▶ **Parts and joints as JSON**
* * *
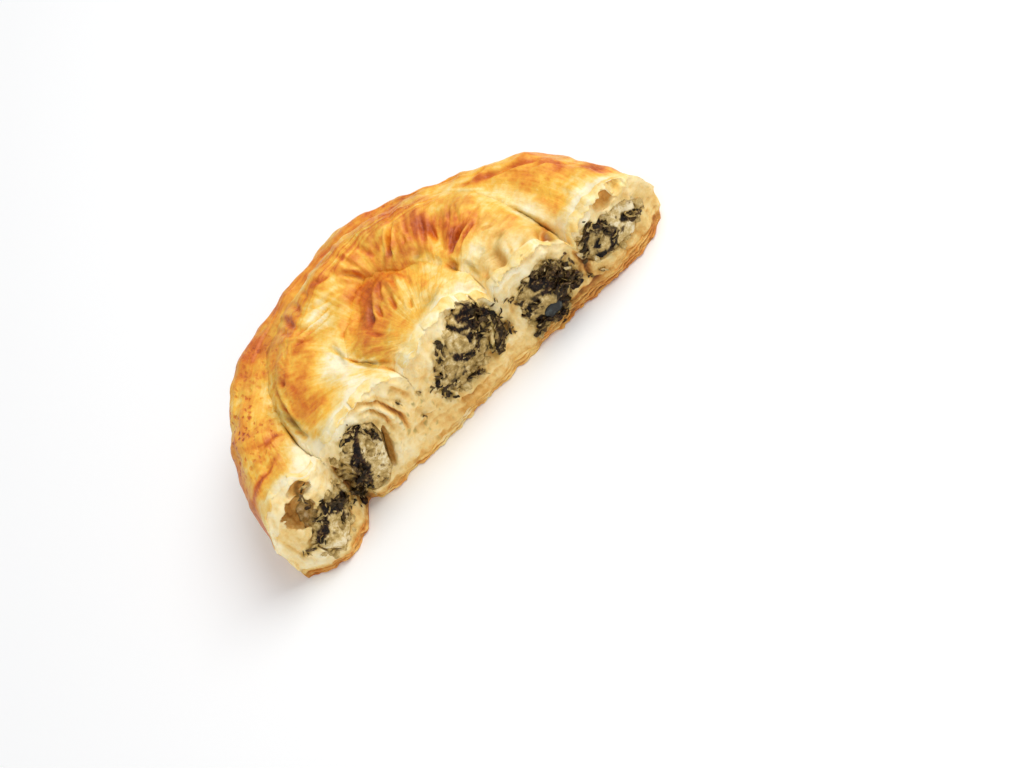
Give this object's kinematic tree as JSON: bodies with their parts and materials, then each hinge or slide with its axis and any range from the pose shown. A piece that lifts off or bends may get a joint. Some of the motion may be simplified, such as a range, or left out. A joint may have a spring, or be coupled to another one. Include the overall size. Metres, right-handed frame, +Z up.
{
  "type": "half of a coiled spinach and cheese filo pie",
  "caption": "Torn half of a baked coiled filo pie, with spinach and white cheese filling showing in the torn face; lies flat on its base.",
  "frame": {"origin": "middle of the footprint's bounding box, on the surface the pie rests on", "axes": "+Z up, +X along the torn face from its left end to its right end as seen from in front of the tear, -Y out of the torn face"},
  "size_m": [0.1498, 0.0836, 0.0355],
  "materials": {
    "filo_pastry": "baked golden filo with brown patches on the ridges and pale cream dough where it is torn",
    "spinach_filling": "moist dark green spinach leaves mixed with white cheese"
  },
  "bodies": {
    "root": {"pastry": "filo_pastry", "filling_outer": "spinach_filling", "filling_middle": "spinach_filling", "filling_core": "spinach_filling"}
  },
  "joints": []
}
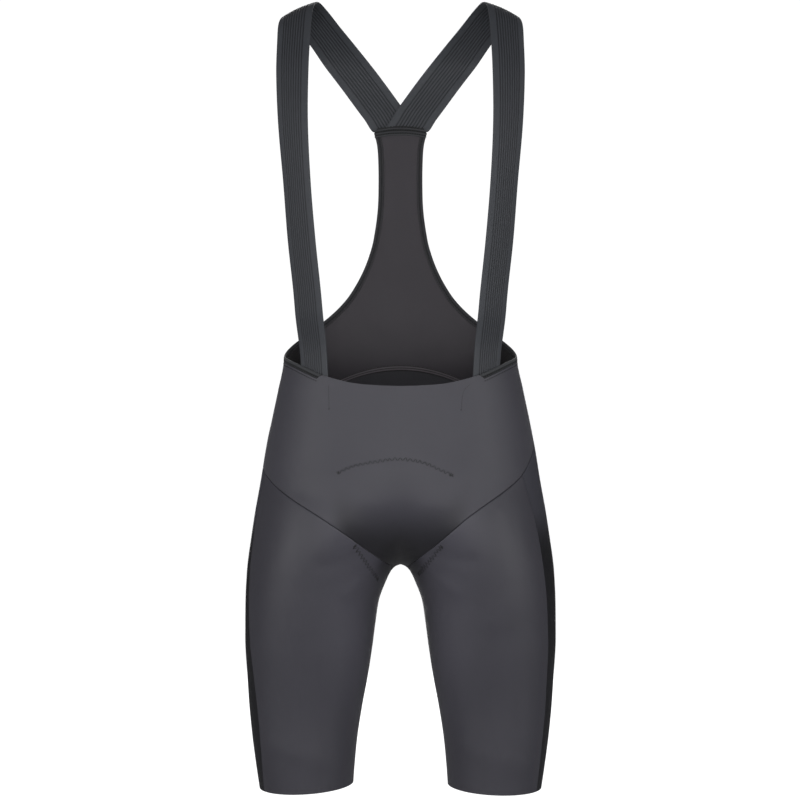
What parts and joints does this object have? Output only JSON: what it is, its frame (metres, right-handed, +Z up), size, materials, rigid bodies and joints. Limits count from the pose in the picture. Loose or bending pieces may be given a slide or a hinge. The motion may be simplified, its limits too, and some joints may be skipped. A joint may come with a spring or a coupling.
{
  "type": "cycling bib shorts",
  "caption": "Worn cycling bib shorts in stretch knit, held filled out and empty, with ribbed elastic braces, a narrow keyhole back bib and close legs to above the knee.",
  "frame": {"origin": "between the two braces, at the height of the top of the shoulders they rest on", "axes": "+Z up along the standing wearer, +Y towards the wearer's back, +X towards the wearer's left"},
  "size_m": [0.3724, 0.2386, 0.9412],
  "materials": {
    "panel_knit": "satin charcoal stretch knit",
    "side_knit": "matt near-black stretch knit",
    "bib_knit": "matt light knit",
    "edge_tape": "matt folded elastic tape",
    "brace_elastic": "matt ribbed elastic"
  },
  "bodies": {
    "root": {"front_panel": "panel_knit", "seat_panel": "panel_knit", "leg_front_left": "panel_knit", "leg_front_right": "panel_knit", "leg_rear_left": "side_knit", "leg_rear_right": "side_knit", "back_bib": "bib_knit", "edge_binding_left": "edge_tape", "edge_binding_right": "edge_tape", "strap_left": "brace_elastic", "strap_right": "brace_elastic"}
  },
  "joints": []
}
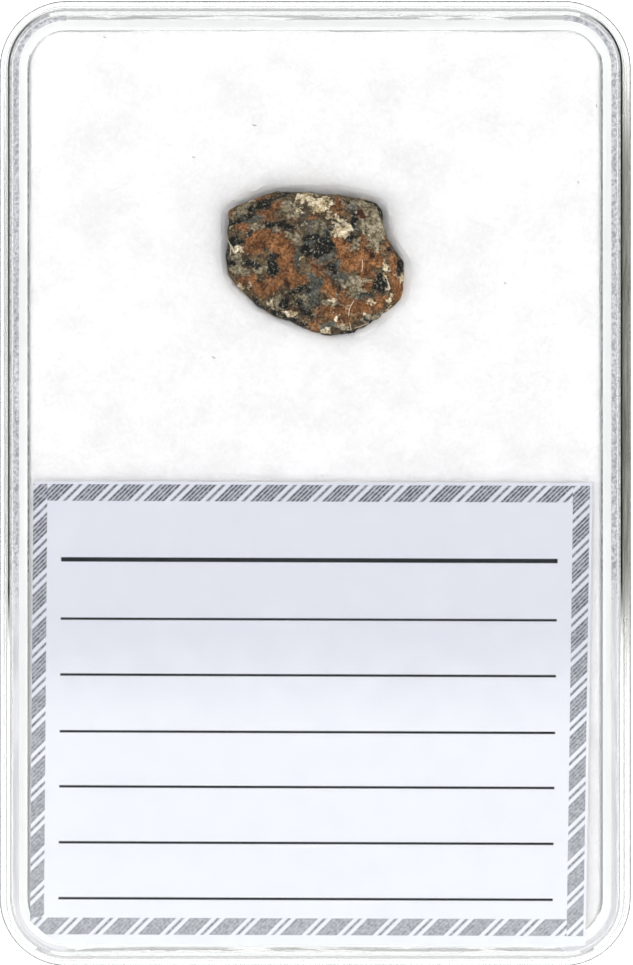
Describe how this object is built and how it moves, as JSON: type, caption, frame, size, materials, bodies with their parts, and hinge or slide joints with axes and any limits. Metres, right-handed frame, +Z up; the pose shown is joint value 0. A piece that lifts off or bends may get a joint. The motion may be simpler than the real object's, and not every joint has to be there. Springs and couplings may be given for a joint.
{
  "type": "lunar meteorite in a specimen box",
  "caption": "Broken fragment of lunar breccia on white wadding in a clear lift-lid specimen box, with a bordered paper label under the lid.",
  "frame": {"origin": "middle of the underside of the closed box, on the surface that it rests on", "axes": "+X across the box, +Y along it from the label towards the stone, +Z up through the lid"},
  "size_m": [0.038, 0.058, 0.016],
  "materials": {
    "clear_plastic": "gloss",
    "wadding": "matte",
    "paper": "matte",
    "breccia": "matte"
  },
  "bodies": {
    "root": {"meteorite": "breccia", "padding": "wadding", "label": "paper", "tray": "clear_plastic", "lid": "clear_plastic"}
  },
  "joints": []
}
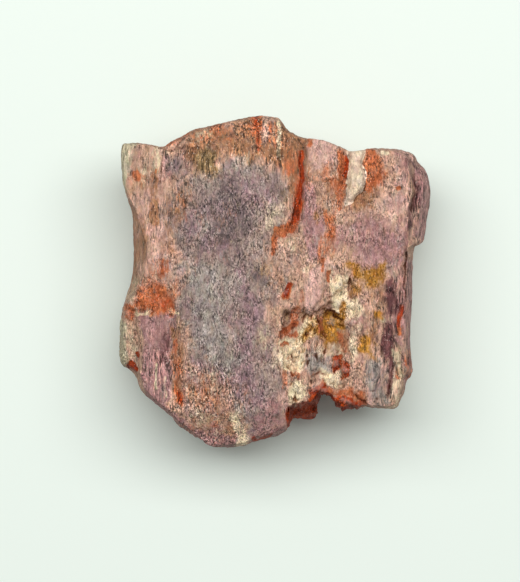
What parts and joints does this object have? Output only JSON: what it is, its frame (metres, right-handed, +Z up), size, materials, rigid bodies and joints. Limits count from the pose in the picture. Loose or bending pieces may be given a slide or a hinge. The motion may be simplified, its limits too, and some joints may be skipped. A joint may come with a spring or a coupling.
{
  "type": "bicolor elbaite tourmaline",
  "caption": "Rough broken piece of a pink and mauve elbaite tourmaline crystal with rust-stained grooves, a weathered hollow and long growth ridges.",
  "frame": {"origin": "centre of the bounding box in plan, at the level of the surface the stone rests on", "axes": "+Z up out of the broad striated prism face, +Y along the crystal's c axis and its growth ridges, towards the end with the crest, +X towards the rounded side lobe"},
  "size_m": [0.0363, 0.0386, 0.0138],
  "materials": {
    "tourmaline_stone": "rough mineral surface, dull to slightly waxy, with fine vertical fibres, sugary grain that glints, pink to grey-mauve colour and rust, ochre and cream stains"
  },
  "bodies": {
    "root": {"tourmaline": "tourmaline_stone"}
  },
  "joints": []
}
* * *
▶ **Required work**
Restate each record word for word.

▶ **Task response**
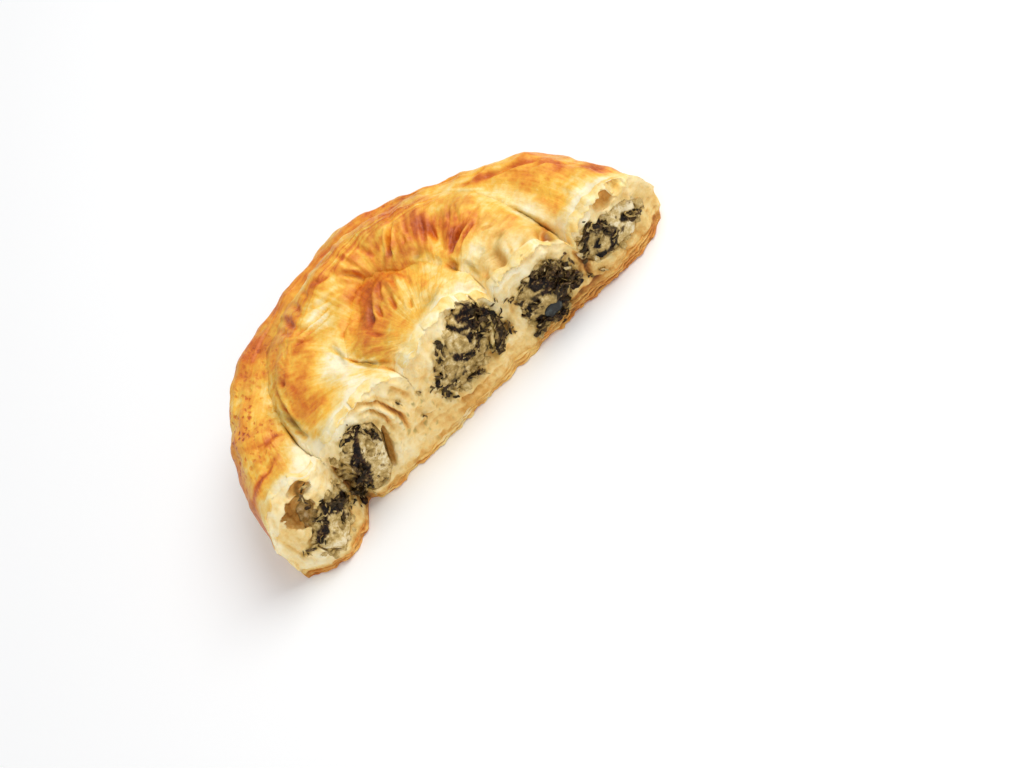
Give this object's kinematic tree as JSON: bodies with their parts and materials, then each hinge or slide with its axis and any range from the pose shown. A piece that lifts off or bends may get a joint. Some of the motion may be simplified, such as a range, or left out. A joint may have a spring, or be coupled to another one. Include the overall size. Metres, right-handed frame, +Z up.
{
  "type": "half of a coiled spinach and cheese filo pie",
  "caption": "Torn half of a baked coiled filo pie, with spinach and white cheese filling showing in the torn face; lies flat on its base.",
  "frame": {"origin": "middle of the footprint's bounding box, on the surface the pie rests on", "axes": "+Z up, +X along the torn face from its left end to its right end as seen from in front of the tear, -Y out of the torn face"},
  "size_m": [0.1498, 0.0836, 0.0355],
  "materials": {
    "filo_pastry": "baked golden filo with brown patches on the ridges and pale cream dough where it is torn",
    "spinach_filling": "moist dark green spinach leaves mixed with white cheese"
  },
  "bodies": {
    "root": {"pastry": "filo_pastry", "filling_outer": "spinach_filling", "filling_middle": "spinach_filling", "filling_core": "spinach_filling"}
  },
  "joints": []
}
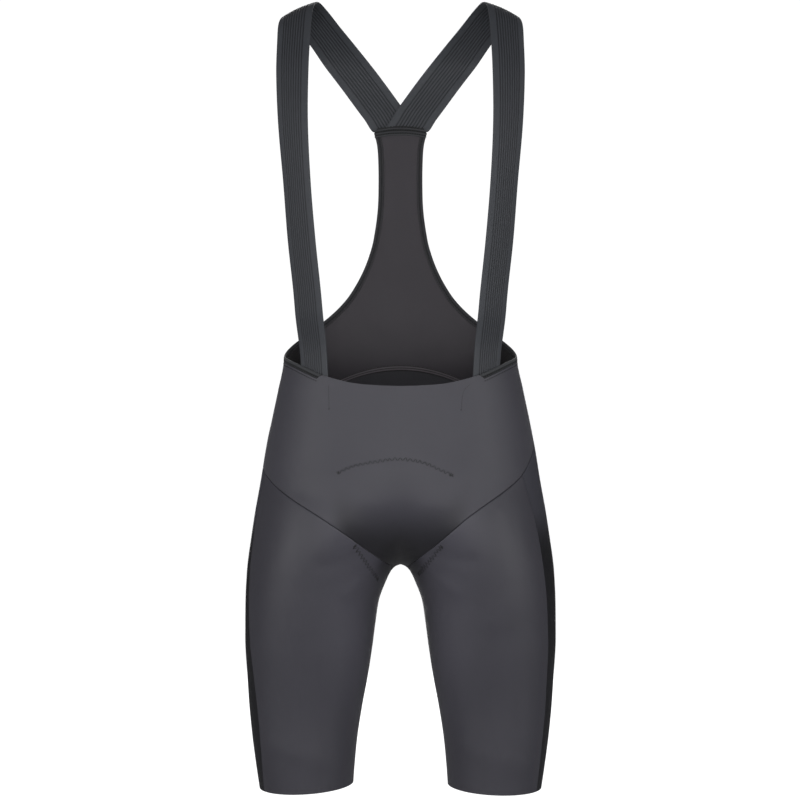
What parts and joints does this object have? Output only JSON: what it is, its frame (metres, right-handed, +Z up), size, materials, rigid bodies and joints. Limits count from the pose in the picture. Loose or bending pieces may be given a slide or a hinge. The motion may be simplified, its limits too, and some joints may be skipped. A joint may come with a spring or a coupling.
{
  "type": "cycling bib shorts",
  "caption": "Worn cycling bib shorts in stretch knit, held filled out and empty, with ribbed elastic braces, a narrow keyhole back bib and close legs to above the knee.",
  "frame": {"origin": "between the two braces, at the height of the top of the shoulders they rest on", "axes": "+Z up along the standing wearer, +Y towards the wearer's back, +X towards the wearer's left"},
  "size_m": [0.3724, 0.2386, 0.9412],
  "materials": {
    "panel_knit": "satin charcoal stretch knit",
    "side_knit": "matt near-black stretch knit",
    "bib_knit": "matt light knit",
    "edge_tape": "matt folded elastic tape",
    "brace_elastic": "matt ribbed elastic"
  },
  "bodies": {
    "root": {"front_panel": "panel_knit", "seat_panel": "panel_knit", "leg_front_left": "panel_knit", "leg_front_right": "panel_knit", "leg_rear_left": "side_knit", "leg_rear_right": "side_knit", "back_bib": "bib_knit", "edge_binding_left": "edge_tape", "edge_binding_right": "edge_tape", "strap_left": "brace_elastic", "strap_right": "brace_elastic"}
  },
  "joints": []
}
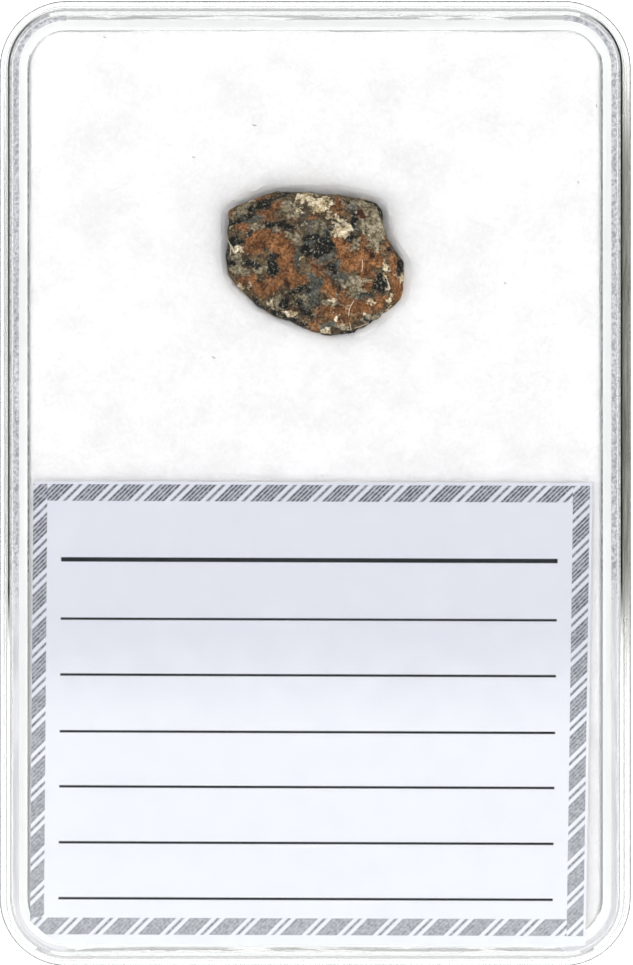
Describe how this object is built and how it moves, as JSON: type, caption, frame, size, materials, bodies with their parts, and hinge or slide joints with axes and any limits. Metres, right-handed frame, +Z up; the pose shown is joint value 0. A piece that lifts off or bends may get a joint. The motion may be simpler than the real object's, and not every joint has to be there. Springs and couplings may be given for a joint.
{
  "type": "lunar meteorite in a specimen box",
  "caption": "Broken fragment of lunar breccia on white wadding in a clear lift-lid specimen box, with a bordered paper label under the lid.",
  "frame": {"origin": "middle of the underside of the closed box, on the surface that it rests on", "axes": "+X across the box, +Y along it from the label towards the stone, +Z up through the lid"},
  "size_m": [0.038, 0.058, 0.016],
  "materials": {
    "clear_plastic": "gloss",
    "wadding": "matte",
    "paper": "matte",
    "breccia": "matte"
  },
  "bodies": {
    "root": {"meteorite": "breccia", "padding": "wadding", "label": "paper", "tray": "clear_plastic", "lid": "clear_plastic"}
  },
  "joints": []
}
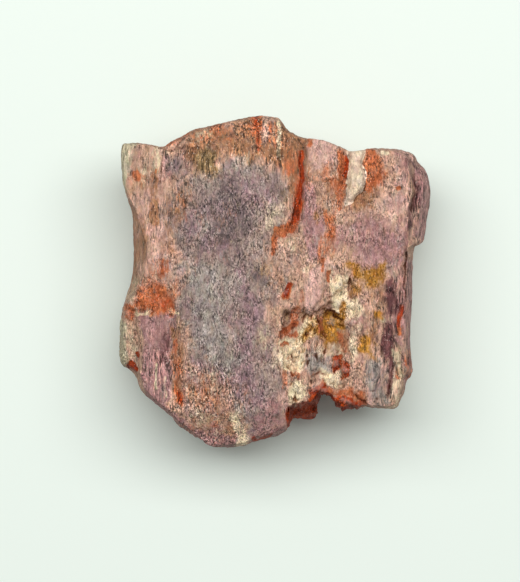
What parts and joints does this object have? Output only JSON: what it is, its frame (metres, right-handed, +Z up), size, materials, rigid bodies and joints. Limits count from the pose in the picture. Loose or bending pieces may be given a slide or a hinge. The motion may be simplified, its limits too, and some joints may be skipped. A joint may come with a spring or a coupling.
{
  "type": "bicolor elbaite tourmaline",
  "caption": "Rough broken piece of a pink and mauve elbaite tourmaline crystal with rust-stained grooves, a weathered hollow and long growth ridges.",
  "frame": {"origin": "centre of the bounding box in plan, at the level of the surface the stone rests on", "axes": "+Z up out of the broad striated prism face, +Y along the crystal's c axis and its growth ridges, towards the end with the crest, +X towards the rounded side lobe"},
  "size_m": [0.0363, 0.0386, 0.0138],
  "materials": {
    "tourmaline_stone": "rough mineral surface, dull to slightly waxy, with fine vertical fibres, sugary grain that glints, pink to grey-mauve colour and rust, ochre and cream stains"
  },
  "bodies": {
    "root": {"tourmaline": "tourmaline_stone"}
  },
  "joints": []
}